For now, authorities emphasize that the priority remains rapid removal from the nearshore zone so that beaches, seagrass beds and reefs are less exposed to dense accumulations. Any value-added use of the biomass is seen as a bonus that could eventually offset part of the cost of collection.
What Cruise Passengers and Beach Travelers Should Know
For travelers planning cruises and beach holidays in Quintana Roo, the new sargassum protection plan signals intensified efforts to keep key stretches of shoreline swimmable and visually appealing, particularly around Mahahual’s cruise pier and adjacent beaches. However, officials and tourism operators alike caution that no strategy can guarantee sargassum-free conditions, especially during peak arrival months when winds and currents can change rapidly.
Cruise passengers calling at Costa Maya can expect to see more visible offshore infrastructure, such as barriers and collection boats, and more early-morning clean-up activity on the sand. Local guides may adjust shore excursions on short notice if certain beaches experience heavier landings than forecast, steering visitors toward less-affected areas or to inland attractions.
Beach travelers are being encouraged to check recent photos and local reports rather than relying solely on historical experience, since sargassum patterns can vary significantly from year to year and even week to week. Tourism officials stress that many experiences in Quintana Roo, from cenotes and lagoons to archaeological sites and jungle tours, remain unaffected by seaweed conditions and can be good alternatives on days when the shoreline is under strain.
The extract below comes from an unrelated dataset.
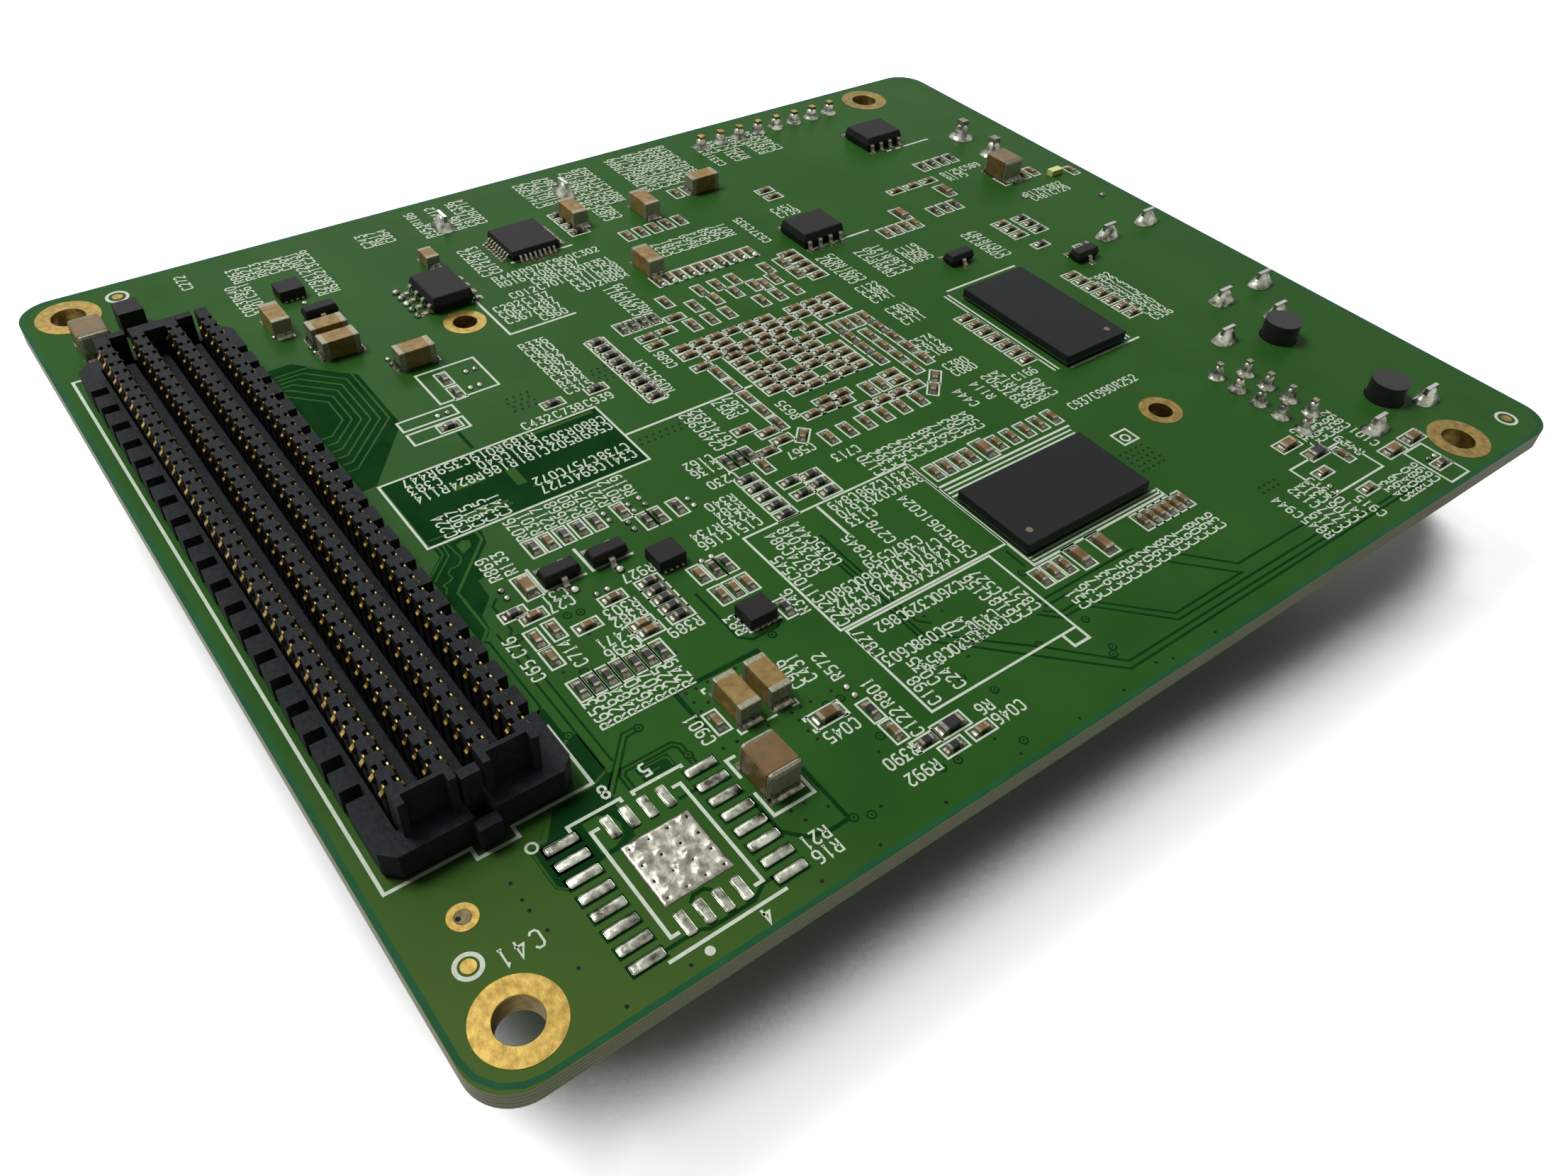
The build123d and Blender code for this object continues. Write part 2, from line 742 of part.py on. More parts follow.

Royal Caribbean and local authorities say the success of the new program will be measured not only by cleaner beaches during cruise calls, but also by how well it supports the broader Mahahual community and coastal ecosystems over time. With sargassum now a recurrent feature of the Caribbean seascape, the initiative is being watched closely as a test case for how major cruise lines can participate in destination-wide resilience efforts.